FCA expectations are that ownership of best execution monitoring resides with front-office but with an adequately equipped second line of defence to challenge conclusions reached by execution desks.

As for PFOF, the FCA view that the practice creates a conflict of interest between a firm and its clients remains. Although a few of the firms visited in the sample continued to receive PFOF, by the time of publication of TR14/13 all the firms confirmed that they had ceased receiving PFOF. Page 47 details arguments put forward by the Future and Options Association and the Wholesale Markets Brokers Association in favour of the practice but rejected by the FCA.
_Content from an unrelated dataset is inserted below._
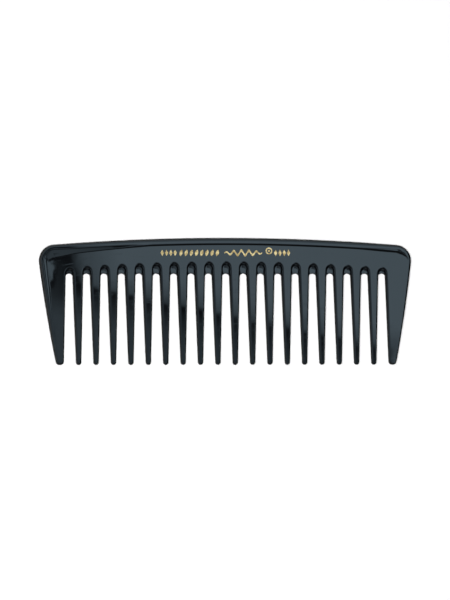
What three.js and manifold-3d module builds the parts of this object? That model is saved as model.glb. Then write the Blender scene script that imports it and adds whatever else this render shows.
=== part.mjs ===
// A wide-tooth dressing comb of polished hard rubber, lying flat with its marked face up.
//
// Units are millimetres. +X runs along the comb, +Y from the tooth tips to the back, and +Z up through
// its thickness. The origin is the middle of the comb's outline, on the surface that it lies on.
//
// The comb is sawn from one moulded blank, so body, teeth and back bead are one solid. Its only other
// pieces are the gilt foil marks pressed on the flat panel between the bead and the teeth.

import * as THREE from "three";
import { mergeVertices } from "three/addons/utils/BufferGeometryUtils.js";
import Module from "manifold-3d";

const wasm = await Module();
wasm.setup();

// Outline, measured in the middle plane where the comb is widest.
const LENGTH = 165;
const HEIGHT = 55.3;
const BACK_RADIUS = 960; // the back is a very slight arc
const CORNER_RADIUS = 7;
const SIDE_LEAN_TOP = THREE.MathUtils.degToRad(7); // each end leans in below its corner
const SIDE_LEAN_TIP = THREE.MathUtils.degToRad(11.3);

// Thickness.
const BEAD_THICKNESS = 5;
const BLADE_THICKNESS = 4.3;
const TIP_THICKNESS = 2.7;
const MID_WALL = 0.3; // upright strip in the middle plane, between the two rounded flanks

// Teeth: widths are those of the flat face, and each flank stands EDGE_ROUND proud of it.
const INNER_TEETH = 18;
const PITCH = 7.7;
const FACE_WIDTH_ROOT = 3.75;
const FACE_WIDTH_TIP = 1.15;
const EDGE_ROUND = 0.58;
const ROOT_Y = 11; // where the teeth begin to taper in thickness
const ROOT_OVERLAP = 1;
const END_TIP_RADIUS = 0.95;

// Root of each gap: an arch in the face, and a thin web that reaches further down between the teeth.
const ARCH_BELOW_BACK = 10.2;
const ARCH_RISE = 2.3;
const WEB_EDGE_Y = 12.5;
const WEB_THICKNESS = 1.2;
const WEB_ROUND = 0.3;
const WEB_HALF_GAP = 1.42;
const WEB_HALF_WIDTH = 2.4;

// Back bead: a rounded rib with a narrow flat land, which runs round both corners and fades out.
const BEAD_ROUND = 1.2;
const BEAD_LAND = 1;
const BEAD_END_Y = 13;
const BEAD_FADE_FROM_X = 62;
const BEAD_END_THICKNESS = 4.4;

// Gilt foil marks, in one row on the upper panel.
const FOIL_THICKNESS = 0.06;
const MARK_Y = 21;
const MARK_HEIGHT = 2.8;
const LOZENGE_WIDTH = 1.5;
const LEFT_LOZENGES = { count: 4, fromX: -28.4, toX: -22.7 };
const RIGHT_LOZENGES = { count: 4, fromX: 21.9, toX: 27.6 };
const LEAF_WIDTH = 1.35;
const LEAF_SLANT = 0.8;
const LEAVES = { count: 8, fromX: -20.1, toX: -4 };
const SCROLL_X = 7.5;
const SCROLL_LENGTH = 16.8;
const SCROLL_WAVES = 5;
const SCROLL_SWING = 1.05;
const SCROLL_STROKE = 1.15;
const SCROLL_END_STROKE = 0.35; // as a share of the stroke in the middle
const ROUNDEL_X = 18.9;
const ROUNDEL_RAISED = 0.9; // above the rest of the row
const ROUNDEL_RADIUS = 1.5;
const ROUNDEL_STROKE = 0.5;
const ROUNDEL_DOT_RADIUS = 0.5;

// Smoothness of the curved stretches, in segments.
const BACK_SEGMENTS = 12;
const CORNER_SEGMENTS = 6;
const SIDE_SEGMENTS = 4;
const ARCH_SEGMENTS = 6;
const TIP_SEGMENTS = 4;
const FLANK_SEGMENTS = 2;
const BEAD_SEGMENTS = 3;
const SCROLL_SEGMENTS_PER_WAVE = 12;
const ROUNDEL_SEGMENTS = 20;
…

Complyport comment: The fact that those few visited firms involved in PFOF ceased their involvement by the time of publication of TR14/13 suggests that any firm found to be continuing with this practice, under whatever description, will need to be able to justify this prectice to the satisfaction of the FCA – although this may be unlikely given that the FCA will be keeping this area “under active review” and will take action against any firms “which continue to evade our rules and requirements on PFOF” (TR14/13, page 39).

Firms should note that the findings have led the FCA to include both best execution and PFOF as two of the potential competition areas which the Regulator may study in more detail (see Regulatory Roundup 57 ‘Wholesale Markets: Competition’) so these issues will remain on the FCA radar as part of its wholesale conduct strategy which includes the need for “firms to put their clients’ best interests at the heart of their business strategy”. With this in mind it will be recalled that the FCA has also recently released Policy Statement PS14/7 on the use of dealing commission (see Regulatory Roundup 55) and Discussion Paper DP14/3 on dealing commission unbundling (see Regulatory Roundup 57).

Complyport comment: Asset management and brokerage is under the microscope as part of the Wholesale Markets Review. The fact that the FCA will may look at both best execution and PFOF in more detail is a clear signposting to firms that these two issues are of concern to the Regulator and will not go away. Any investment firm found not having taken on-board this message and not having reviewed existing procedures are likely to be made an example of by the FCA. Firms should remember that even the smallest firms (supervision category C4) will, subject to any intervening thematic review, fall under a four-yearly assessment cycle: further information can be found in Regulatory Roundup 54.

Actions:

All investment firms should review their best execution arrangements (and PFOF if relevant). Note that senior management also have a role to play in demonstrating the delivery of best execution on a consistent basis (TR14/13, page 9).

Chapter 3 contains examples of poor practice e.g. total exclusion from best execution for clients who chose to deal on a quote basis without consideration of the four-fold reliance test or relying on clients to ‘shop around’ before dealing on quotes, and which firms can use as a marker for their own procedures. The review should not overlook the importance of effective monitoring and examples of both poor and good practice are provided e.g. sample size, unsuitable tolerances and an overreliance on VWAP. Providers of CfDs are seen as presenting additional risks and note should be taken of page 18 onwards.

When reviewing current procedures, firms should also consider the implications of MiFID II (Article 27) – which should come into application early 2017 – in respect of best execution. The current requirement to take ‘all reasonable steps’ to obtain the best possible result for the client will be replaced by ‘all sufficient steps’. Article 27(6) will require firms to make public on an annual basis, for each class of financial instruments, the top five execution venues and information on the quality of execution obtained which, for some firms, may mean enhanced monitoring procedures.